16. The plaintiffs have valued the suit as per their own assessment and have paid ad-valorem court fees accordingly. Defendant No. 2, however, contends that the suit has been undervalued and that the court fees paid are insufficient. His argument is that although the plaintiffs have framed their prayer as one seeking a declaration that the gift deed is void, the substance of the relief is effectively a prayer for cancellation of the deed. Therefore, according to Defendant No. 2, the 8 plaintiffs were required to pay ad-valorem court fees on the market value of the property.

17. It is an undisputed fact that, in order to avoid payment of ad-valorem court fees, parties often frame the relief of cancellation in the guise of a declaration that a deed is void or not binding on the plaintiff. In such cases, the court is faced with the challenging task of determining whether the declaration sought is genuinely one of voidness or merely an attempt to evade the proper court fees. It is a well-established principle that the court must remain vigilant against any attempt to circumvent the payment of the requisite court fees and, in the exercise of its authority, may revise the valuation and direct the plaintiff to pay the appropriate ad-valorem court fees.

18. To resolve such issues, courts have consistently applied a straightforward test: whether the plaintiff was a party to the deed in question. Judicial decisions have repeatedly held that if the plaintiff is not an executant of the deed, he is not required to seek cancellation. In such cases, a declaration that the deed is void is sufficient, and a third party need not seek cancellation as a consequential relief. Conversely, if the plaintiff is a party to the deed, he must seek a decree of cancellation as a consequential relief. Further, while examining the need for consequential relief, the court must consider whether such a relief is essential for sustaining the suit in view of the proviso to Section 34 of the Specific Relief Act. In cases where a declaration may be sufficient, 9 plaintiff cannot be forced to seek a consequential relief. (See, the case of Sri Umapad Jati (supra)].

19. In the decision of Smt. Ramjani Balal Rakshit vs. Biswanath Rakshit, reported in AIR 1981 Cal 189, the Hon'ble Division Bench dealt with a partition suit where the plaintiff sought a declaration that a deed purportedly executed by her was fraudulent, alleging that she had been misled into signing the document under the impression that it was merely a power of attorney. The Court held that, if such allegations were proved, the deed would be treated as void, and no further relief for cancellation was necessary.
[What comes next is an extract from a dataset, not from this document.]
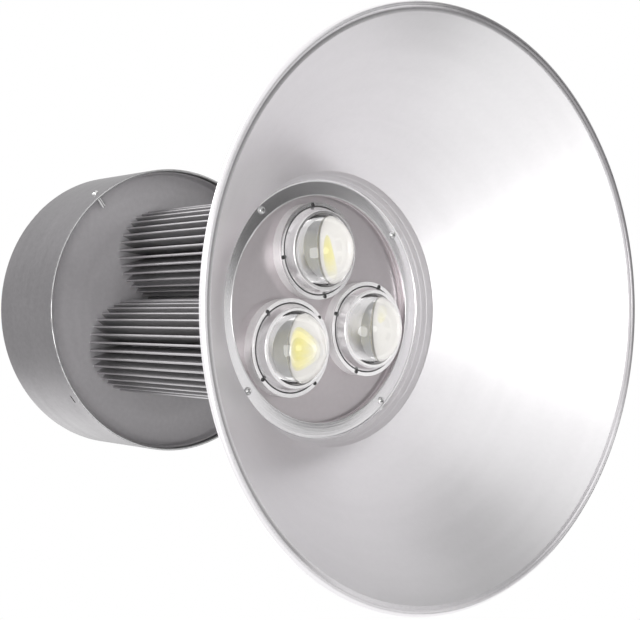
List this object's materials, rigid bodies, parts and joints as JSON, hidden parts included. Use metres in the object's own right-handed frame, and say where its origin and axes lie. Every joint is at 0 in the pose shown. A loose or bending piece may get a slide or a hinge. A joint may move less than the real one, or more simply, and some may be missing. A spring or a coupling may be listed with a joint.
{
  "type": "high bay light",
  "caption": "Hanging industrial light: a wide spun aluminium cone round lensed light sources, with finned heat sinks and a round driver drum under an eyebolt.",
  "frame": {"origin": "centre of the reflector's mouth, on the plane that its rolled rim rests on", "axes": "+Z along the light's axis, from the mouth up to the eyebolt; light shines down, to -Z; the first lens lies at 80 degrees from +X towards +Y"},
  "size_m": [0.4199, 0.42, 0.4801],
  "materials": {
    "spun_aluminium": "spun, satin, fine turning lines",
    "turned_aluminium": "fine turned face",
    "drum_aluminium": "matt spun sheet",
    "extruded_aluminium": "extruded, plain",
    "bright_ring": "drawn, polished",
    "glass": "clear, polished",
    "silver": "silvered",
    "white_board": "white solder mask",
    "phosphor": "yellow silicone",
    "silicone": "translucent grey",
    "black_rubber": "matt",
    "steel": "zinc plated",
    "dark_screw": "blackened",
    "black_nylon": "moulded",
    "lead_sleeve": "white silicone sleeve",
    "driver_aluminium": "plain sheet",
    "block_plastic": "moulded"
  },
  "bodies": {
    "root": {"reflector": "spun_aluminium", "reflector_gasket": "black_rubber", "reflector_screws": "steel", "base_plate": "turned_aluminium", "led_screws": "steel", "lens_screws": "dark_screw", "sink_base_screws": "steel", "sink_disc_screws": "steel", "drum_disc": "drum_aluminium", "drum_shell": "drum_aluminium", "drum_screws": "steel", "lead_grommets": "black_rubber", "splice_block": "block_plastic", "driver_lead": "lead_sleeve", "driver_case": "driver_aluminium", "driver_standoffs": "steel", "driver_screws": "steel", "eyebolt": "steel", "eyebolt_washers": "steel", "eyebolt_nut": "steel", "gland_body": "black_nylon", "gland_seal": "black_rubber", "gland_cap": "black_nylon", "gland_locknut": "black_nylon", "lens_holder_1": "bright_ring", "lens_bezel_1": "bright_ring", "lens_1": "glass", "lens_gasket_1": "silicone", "lens_cup_1": "silver", "led_board_1": "white_board", "led_phosphor_1": "phosphor", "heat_sink_1": "extruded_aluminium", "lead_1": "lead_sleeve", "lens_holder_2": "bright_ring", "lens_bezel_2": "bright_ring", "lens_2": "glass", "lens_gasket_2": "silicone", "lens_cup_2": "silver", "led_board_2": "white_board", "led_phosphor_2": "phosphor", "heat_sink_2": "extruded_aluminium", "lead_2": "lead_sleeve", "lens_holder_3": "bright_ring", "lens_bezel_3": "bright_ring", "lens_3": "glass", "lens_gasket_3": "silicone", "lens_cup_3": "silver", "led_board_3": "white_board", "led_phosphor_3": "phosphor", "heat_sink_3": "extruded_aluminium", "lead_3": "lead_sleeve"}
  },
  "joints": []
}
Consequently, the plaintiff was not required to pay ad-valorem court fees based on the market value of the property.

20. Following such decision, in a decision, reported at 1992 (2) CHN (Cal) 482, (Naba Kumar Das vs. Damodar Das), it was held that as the plaintiffs were not parties to the disputed deed of gift, the question of setting aside of the said deed did not arise and even if such a prayer is made, the same was made for a consequential relief.
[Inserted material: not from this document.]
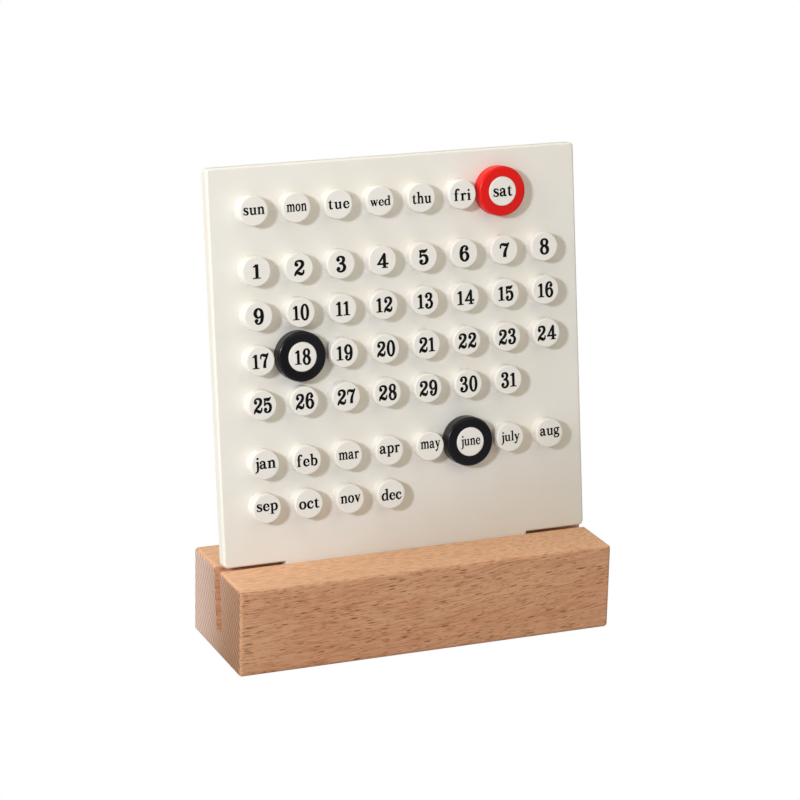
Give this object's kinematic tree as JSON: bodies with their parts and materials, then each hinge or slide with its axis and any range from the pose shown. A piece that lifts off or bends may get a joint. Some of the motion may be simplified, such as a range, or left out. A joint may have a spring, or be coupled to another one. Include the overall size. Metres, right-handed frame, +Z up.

21. In a decision, reported at (2006) 1 CHN 526(Paresh Chandra Nath vs. Naresh Chandra Nath & Ors.), plaintiff, inter alia, prayed for a declaration that the deed of gift was fraudulent and for setting aside of the said deed and for further declaration that the defendant no. 1 had no saleable interest in the suit property and as such, the transfers made by him in favour of the defendant no. 2 to 8 were illegal and in addition thereto, the plaintiff prayed for a decree of perpetual injunction. 10 The plaintiff paid the court fees according to his own valuation. The Bench negated the contention of the defendant that the plaintiff was required to pay court fees as per market value since declaration that the deed was void was substantive relief and not the setting aside the deed.

22. In the decision, reported at 2011 (1) CHN 653 (Ajit Kumar Shil vs. Subrata Narayan Chowdhury & Ors.), the plaintiff prayed for a declaration that the deed of gift was void and a decree for permanent injunction. The Bench considering two decisions rendered by two Single Benches in case of Kartick Mondal vs. Sri Biman Sen, reported at 2008 (2) CLJ (Cal) 306, Naba Kumar Das (supra) and a Division Bench's decision, reported at AIR 1971 Cal 202, held that plaintiff had correctlu valued the suit as per Section 7(iv)(b) of the West Bengal Court Fees Act, 1870 and not under Section 7(v)(b) of the Act i.e. not as per market value. Considering all these decisions, in the decision of Sri Umapada Jati (supra) also, the same view has been reiterated by a Co-ordinate Bench of this Court.

23. Therefore, from the discussions set out in the preceding paragraphs, it transpires that even the Hon'ble Division Bench of this Court and, subsequently, on the basis of such decision of the Hon'ble Division Bench, several Co- ordinate Benches of this Court have consistently held that a decree of declaration that a deed of gift is void constitutes a substantive relief, particularly where the plaintiff is not a party to the deed or not the executant 11 thereof. In such circumstances, the plaintiff is not required to seek cancellation of the deed, and even if such prayer is made as a further or consequential relief, he is not required to pay ad valorem court fees on the market value of the suit property. Therefore, I am unable to accept the reasoning of the decision in Sova Rani (supra).

24. In view of this, the claim of the petitioner lacks merit and the same cannot be entertained. The order impugned in this revisional application is upheld.

25. Accordingly, the revisional application is, thus, dismissed. There shall be no order as to the costs.